The academy’s city and population development research team carried out the survey in downtown Jing’an District and suburban Minhang District in July and August.

The researchers found that it costs a family nearly 840,000 yuan on average to raise a child in Jing’an, with over 510,000 yuan spent on education. In Minhang, it costs an average of 763,100 yuan, including 520,000 yuan for education.

Low-income families were found to spend a higher percentage of their salary on education, meaning the burden on them is higher when it comes to supporting a child.

In Jing’an, families earning between 50,000 and 90,000 yuan per year spend about half of their income on their children. Those earning less than 50,000 yuan spend more than 71 percent on child-rearing, including 43.82 percent on education. 

In Minhang, more than 71 percent of spending incurred on children was for education. Families with incomes higher than 500,000 yuan per year spend nearly 1.27 million yuan on their children from birth to middle school.

Those earning less than 50,000 yuan per year spend three-fourths of their income on education.

“I doubt if low-income families would spend so much on their children’s education, but it’s natural for middle-income families to spend more than 50,000 yuan per year,” said Fu Rui, whose daughter is in first grade in Minhang.

“Many of my daughter’s classmates are attending cramming classes after school,” she said.

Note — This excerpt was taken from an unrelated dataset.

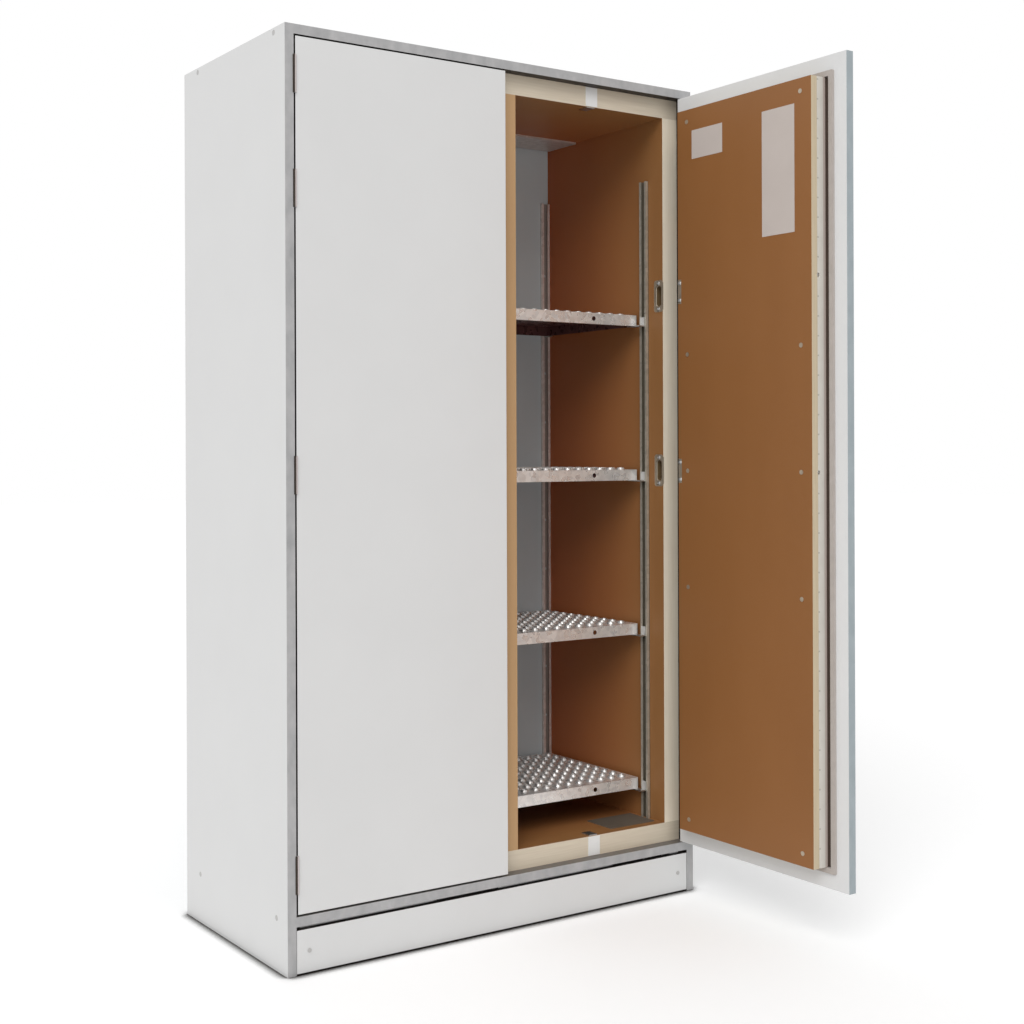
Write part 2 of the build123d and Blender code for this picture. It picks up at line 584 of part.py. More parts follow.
def lock_cavities():
    """Milled spaces of the right core for its bolts, lock case, spindle and cylinder."""
    bolt_rooms = []
    for z in BOLT_HEIGHTS:
        bolt_rooms.append(rod_x(CORE_IN - 1, BAR_X + 24, BOLT_Y, z, BOLT_RADIUS + EASE))
    bar_low, bar_high = LOCK_HEIGHT - BAR_END - 2, LOCK_HEIGHT + UPPER_BOLT + BAR_END + 2
    bar_room = board(BAR_X - BOLT_THROW - 2, BAR_X + BAR_WIDE + 2, BAR_Y - 1, BAR_Y + BAR_THICK + 1,
                     bar_low, bar_high)
    rack_room = board(BAR_X - BOLT_THROW - 2, CASE_X0, BAR_Y - 1, CORE_MID + 8,
                      RACK_LOW - 2, RACK_LOW + RACK_TALL + 2)
    case_room = board(CASE_X0 - 0.5, CASE_X1 + 0.5, CORE_MID - CASE_HALF - 0.5,
                      CORE_MID + CASE_HALF + 0.5, CASE_LOW - 0.5, CASE_HIGH + 0.5)
    spindle = rod_y(SPINDLE_X, CORE_FACE - 1, CORE_MID, LOCK_HEIGHT, NECK_RADIUS + 1)
    drop = LOCK_HEIGHT - CYLINDER_DROP
    cylinder = rod_y(SPINDLE_X, CORE_FACE - 1, CORE_FACE + 14, drop, CYLINDER_RADIUS + EASE)
    cam = rod_y(SPINDLE_X, CORE_FACE + 12, CORE_FACE + 26, drop, 16)
    return bolt_rooms + [bar_room, rack_room, case_room, spindle, cylinder, cam]


def edge_strip(side):
    """Intumescent strip let into the free edge of the core, bored for the bolts."""
    strip = board(side * CORE_IN, side * (CORE_IN + STRIP_THICK),
                  CORE_FACE + EASE, CORE_FACE + STRIP_WIDE, CORE_LOW, CORE_HIGH)
    if side > 0:
        for z in BOLT_HEIGHTS:
            strip -= rod_x(CORE_IN - 1, CORE_IN + STRIP_THICK + 1, BOLT_Y, z, BOLT_RADIUS + EASE)
    return strip


def door_seal(side):
    """Seal ring on the inner rim of the leaf, mitred into one frame."""
    mid_x = side * (LEAF_IN + LEAF_OUT) / 2
    wide, tall = LEAF_OUT - LEAF_IN - 2 * SEAL_OFFSET, DOOR_HIGH - DOOR_LOW - 2 * SEAL_OFFSET
    ring = Plane.XZ * (RectangleRounded(wide, tall, 3)
                       - Rectangle(wide - 2 * SEAL_WIDTH, tall - 2 * SEAL_WIDTH))
    return Pos(mid_x, CORE_FACE + SEAL_THICK, DOOR_MID) * extrude(ring, SEAL_THICK)


def side_hook(side, z):
    """Fixed hook on the hinge-side edge of the core, on a let-in base plate."""
    x0 = side * CORE_OUT
    base = slab_x(x0, side * (CORE_OUT - HOOK_SHEET), CORE_MID, z, HOOK_PLATE, HOOK_PLATE_TALL, 4)
    base += hook_wrap(side, z, 0)
    horn = board(side * (CORE_OUT - 1), side * (CORE_OUT + HOOK_REACH),
                 CORE_MID - HOOK_DEEP / 2, CORE_MID + HOOK_DEEP / 2,
                 z - HOOK_TALL / 2, z + HOOK_TALL / 2)
    tip = horn.edges().filter_by(Axis.Y).sort_by(lambda e: side * e.center().X)[-2:]
    return base + fillet(tip, 5)


def magnet_catch(z):
    """Magnet block on the inner rim of the left leaf, over its steel plate on the post."""
    block = board(MAGNET_X0, MAGNET_X1, CORE_FACE, CORE_FACE + SEAL_THICK,
                  z - MAGNET_TALL / 2, z + MAGNET_TALL / 2)
    return chamfer(block.edges().group_by(Axis.Y)[-1], 1)


for word, side in SIDES.items():
    save_on_door(side, f"door_{word}_leaf", door_leaf(side))
    save_on_door(side, f"door_{word}_core", door_core(side))
    save_on_door(side, f"door_{word}_strip", edge_strip(side))
    save_on_door(side, f"door_{word}_seal", door_seal(side))
    save_on_door(side, f"door_{word}_hooks", *[side_hook(side, z) for z in BOLT_HEIGHTS])
    save(f"hinges_{word}_cabinet", *[hinge_fixed(side, z) for z in HINGE_HEIGHTS])
    save_on_door(side, f"hinges_{word}_door", *[hinge_moving(side, z) for z in HINGE_HEIGHTS])
    screws = [screw_y(x, CORE_BACK - 0.4, z, CORE_SCREW_HEAD, CORE_SCREW_SHANK, CORE_SCREW)
              for x, z in core_screw_places(side)]
    save_on_door(side, f"door_{word}_screws", *screws)
save_on_door(-1, "magnet_catches", *[magnet_catch(z) for z in MAGNET_HEIGHTS])

# ---- lock of the right door ----
bolts = board(BAR_X, BAR_X + BAR_WIDE, BAR_Y, BAR_Y + BAR_THICK, LOCK_HEIGHT - BAR_END,
              LOCK_HEIGHT + UPPER_BOLT + BAR_END)
bolts += board(BAR_X, SPINDLE_X + 33, BAR_Y, CORE_MID + 7, RACK_LOW, RACK_LOW + RACK_TALL)
for z in BOLT_HEIGHTS:
    pin = rod_x(CORE_IN + 1, BAR_X + 2, BOLT_Y, z, BOLT_RADIUS)
    bolts += chamfer(pin.edges().filter_by(GeomType.CIRCLE).sort_by(Axis.X)[:1], 1.5)
save_on_door(1, "lock_bolts", bolts)

near, far = CORE_MID - CASE_HALF, CORE_MID + CASE_HALF
case = board(CASE_X0, CASE_X1, near, near + CASE_SHEET, CASE_LOW, CASE_HIGH)
case += board(CASE_X0, CASE_X1, far - CASE_SHEET, far, CASE_LOW, CASE_HIGH)
case -= rod_y(SPINDLE_X, near - 1, far + 1, LOCK_HEIGHT, SPINDLE_RADIUS + RUN)
for x in (CASE_X0 + 46, CASE_X1 - 5):
    for z in (CASE_LOW + 3, CASE_HIGH - 3):
        case += rod_y(x, near + 1, far - 1, z, CASE_STUD)
save_on_door(1, "lock_case", case)

plate_mid = LOCK_HEIGHT - CYLINDER_DROP / 2
escutcheon = slab_y(FRONT - ESCUTCHEON_THICK, FRONT, SPINDLE_X, plate_mid,
                    ESCUTCHEON_WIDE, ESCUTCHEON_TALL, 20)
front_edges = escutcheon.edges().group_by(Axis.Y)[0]
escutcheon = fillet(front_edges, 2)
escutcheon -= rod_y(SPINDLE_X, FRONT - 20, FRONT + 1, LOCK_HEIGHT, NECK_RADIUS + RUN)
escutcheon -= rod_y(SPINDLE_X, FRONT - 20, FRONT + 1, LOCK_HEIGHT - CYLINDER_DROP,
                    CYLINDER_RADIUS + EASE)
save_on_door(1, "handle_plate", escutcheon)

LEVER_STAND = 48.0
LEVER_LENGTH = 130.0
LEVER_RADIUS = 9.0
lever_y = FRONT - ESCUTCHEON_THICK - LEVER_STAND + LEVER_RADIUS
neck = rod_y(SPINDLE_X, lever_y, FRONT + 6, LOCK_HEIGHT, NECK_RADIUS)
neck += Pos(SPINDLE_X, lever_y, LOCK_HEIGHT) * Sphere(LEVER_RADIUS)
grip = rod_x(SPINDLE_X, SPINDLE_X + LEVER_LENGTH, lever_y, LOCK_HEIGHT, LEVER_RADIUS)
grip += Pos(SPINDLE_X + LEVER_LENGTH, lever_y, LOCK_HEIGHT) * Sphere(LEVER_RADIUS)
spindle = rod_y(SPINDLE_X, FRONT, CORE_MID + 10, LOCK_HEIGHT, SPINDLE_RADIUS)
pinion = rod_y(SPINDLE_X, BAR_Y + BAR_THICK + 0.6, CORE_MID + 7, LOCK_HEIGHT, PINION_RADIUS)
save_on_door(1, "handle", neck + grip + spindle + pinion)

drop = LOCK_HEIGHT - CYLINDER_DROP
barrel = rod_y(SPINDLE_X, FRONT - 11, CORE_FACE + 12, drop, CYLINDER_RADIUS)
barrel -= rod_y(SPINDLE_X, FRONT - 12, CORE_FACE + 13, drop, PLUG_RADIUS + RUN)
save_on_door(1, "lock_cylinder", barrel)
plug = rod_y(SPINDLE_X, FRONT - 11.5, CORE_FACE + 14, drop, PLUG_RADIUS)
plug -= Pos(SPINDLE_X, FRONT - 11, drop) * Box(2, 12, 8)
plug += board(SPINDLE_X - 3, SPINDLE_X + 3, CORE_FACE + 14, CORE_FACE + 20, drop - 3, drop + 13)
save_on_door(1, "cylinder_plug", plug)
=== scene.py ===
import bpy
import json
import math
from mathutils import Euler, Matrix, Vector


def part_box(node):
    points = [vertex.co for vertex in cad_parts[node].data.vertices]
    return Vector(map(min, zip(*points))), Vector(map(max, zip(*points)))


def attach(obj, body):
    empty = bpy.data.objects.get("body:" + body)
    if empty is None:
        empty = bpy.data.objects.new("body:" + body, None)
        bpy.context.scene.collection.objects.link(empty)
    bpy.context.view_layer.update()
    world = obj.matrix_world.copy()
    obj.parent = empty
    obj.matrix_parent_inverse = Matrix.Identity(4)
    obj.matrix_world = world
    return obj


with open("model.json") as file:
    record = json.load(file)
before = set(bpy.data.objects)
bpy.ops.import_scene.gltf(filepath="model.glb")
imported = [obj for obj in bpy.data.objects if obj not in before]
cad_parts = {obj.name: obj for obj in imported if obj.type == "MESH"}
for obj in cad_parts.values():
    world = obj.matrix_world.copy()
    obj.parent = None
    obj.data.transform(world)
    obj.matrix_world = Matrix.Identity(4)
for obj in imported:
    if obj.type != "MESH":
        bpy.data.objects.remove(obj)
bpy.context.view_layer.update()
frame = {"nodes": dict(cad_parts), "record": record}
nodes = frame["nodes"]

# ---- Outer carcass boards -------------------------------------------------------------
# The sides, roof, floor, back and plinth are chipboard with a light grey melamine skin.
# They are sawn to size, screwed through the sides, and their raw edges get a glued grey band.


def new_group(name, inputs, outputs):
    """Starts a shader node group and returns it with its in and out nodes."""
    group = bpy.data.node_groups.new(name, "ShaderNodeTree")
    for title, kind in inputs:
        group.interface.new_socket(name=title, in_out="INPUT", socket_type=kind)
    for title, kind in outputs:
        group.interface.new_socket(name=title, in_out="OUTPUT", socket_type=kind)
    return group, group.nodes.new("NodeGroupInput"), group.nodes.new("NodeGroupOutput")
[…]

“We spend nearly 20,000 yuan a year on English classes and another 20,000 yuan on dancing, painting and piano. As she is now in primary school, we also plan to send her for extra classes in other subjects like Chinese and math, and summer or winter camps.

“I estimate these will cost at least another 40,000 yuan per year,” she said.

“Programming is also popular now and I’m thinking about letting her try it. There will be a trade-off, but I think it will be well above 50,000 yuan a year in total,” she said.

In a previous citywide survey conducted between 2012 and 2017 of more than 3,000 students in seven local schools, over 25 percent of families spent more than 10,000 yuan annually on cramming.

Zhou Haiwang, deputy director of the academy’s city and population development research institute, said the high cost of education has become one of the reasons why young couples are quite reluctant to have children.

On cramming classes, the report found that students attending the extra classes in Chinese scored about three points higher on average in tests. The advantage for crammers was nine points in math and 12 points in English.

The survey also found that students spent 2.86 hours a day studying at home on average in 2016, up 0.33 hours from the time they spent in 2011.

Only sixth graders spent less time studying, by about 7 minutes per day, over the same period. Third graders saw the biggest increase: They devoted 2.88 hours per day on homework, about one hour more than in 2011.

In an interesting finding, when girls and boys study for half an hour at home, girls score 85.48 points on average in tests, but boys manage only 66.86 points.

Boys had to study 4.5 hours to score 85.44 points, while girls could manage 89.05 points after studying just 3.5 hours at home.

The survey found that students in downtown Jing’an District had a higher average score than those from suburban Jiading and Qingpu districts in 2011 and in 2016. But Jing’an’s average score declined by 2.29 points from 2011 to 81.7 in 2016; while Qingpu’s increased by 10.44 points to reach 68.88.

Zhou concluded that the imbalance of education quality in different districts was still serious and deserves attention from authorities.